The place where his heart should be—had been, was going to be—sputtered and ached with the kindling. No trace of salt in the wound now, all of it washed away in that wooden tub, but instead the grit and soil of this landlocked place sought a way inside his veins. The white-clad man turned. Features came into view, features that had slowly dissolved in James’ memory and become mere islands in a sea of oblivion. Now they reconnected and settled in a pattern so impossibly real that James’ knees would have given out if not for the way his eyes were anchored, keeping him up.
He had to know. Had to make sure it wasn’t so.
And he who had walked the rolling boards for as long as he could remember could hardly keep his balance as he picked his way through the narrow aisle of ploughed earth. His body was disproportionate, unbalanced. As if his chest, straining to contain his heart, was too heavy and would drag him under. While he walked, the apparition stared at him, white against the richness of the earth. A ghost, perhaps, but a ghost of flesh and blood. Flint was not so gone that he didn’t know the difference between a breathing man and a corpse. And something about it was real. He couldn’t deny it. Not even his dreams could conjure such a fitting symbol: the colours of his life, like pieces on a chessboard, their opposites laid bare. There was his previous life, alive and angelic, and here he was, as black as sin.
But the contrast was deceiving: for all its threatening darkness, the black was always overlaid with the white of surrender, the truth of bones, the slash of steel. And oh, how Silver’s steel was twisting now, the reality perhaps more deadly than the lie. For each step, it bored deeper into his chest, pinned him to his fate. For each step, the distance lessened, and the witness of Flint’s scars must come into focus. Was this the moment he should raise his colours—before he came too close? When was the time for truth, to stop the prize from running, from mustering resistance?
Too late: the hooks caught hold. Their bodies crashed together. Arms slammed into ribs, knocked the breath from his lungs. A hard collision, sending ripples of pain through his wounds. An embrace bulging with muscle, sharp with bone. There was no comfort in it, only panic-stricken euphoria, nauseating in its intensity. Air creaked through his throat. His chin grinded against fabric and dirty skin as he inhaled the smell of midday sweat. It was real, unbearably real, but he would only have this for a minute, then it would disappear. He had to crush it while it was his, destroy it with his own two hands before someone else beat him to it.

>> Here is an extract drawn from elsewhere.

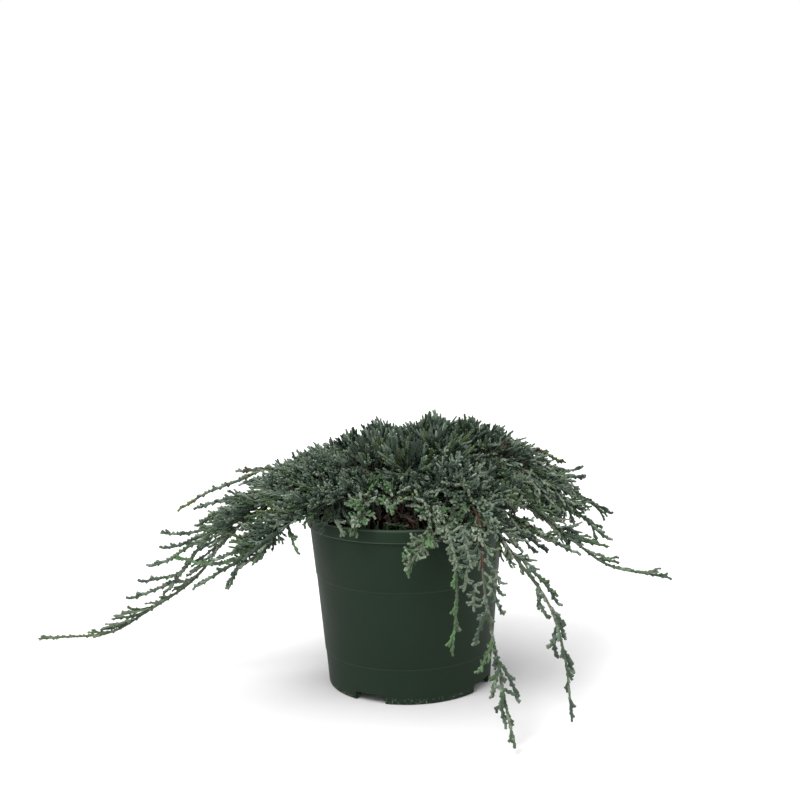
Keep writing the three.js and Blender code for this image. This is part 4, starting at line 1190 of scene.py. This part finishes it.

Gripping the skull of the man in his arms, his fingers trembled with the memory of twisting Gates' neck. His most horrendous sin, and yet far from the only one that would banish him from this mirage of a Paradise. But then the man moved, and he felt hot breath on his face, and something else was happening: a seeking of lips, a bristle of beards, a wet slipping and the impact of teeth. The echo of a lost time, the creak of a headboard, of legs caught in a snarl of sheets and the stifled giggles of a whole world opening up in the secrecy of a nobleman’s darkened bedroom.
Thomas!
Salt filled his eyes, welled over. He clung to the living ghost, a mixture of rapture and despair rending his hull. This reunion would end in ashes, he knew, as the tears ran down his cheeks and mingled with the dust on Tomas’ shoulder. I’m salting his earth, came the wail from the depths of his soul. From the sea I have come, a destroyer, to lay waste to all he has built.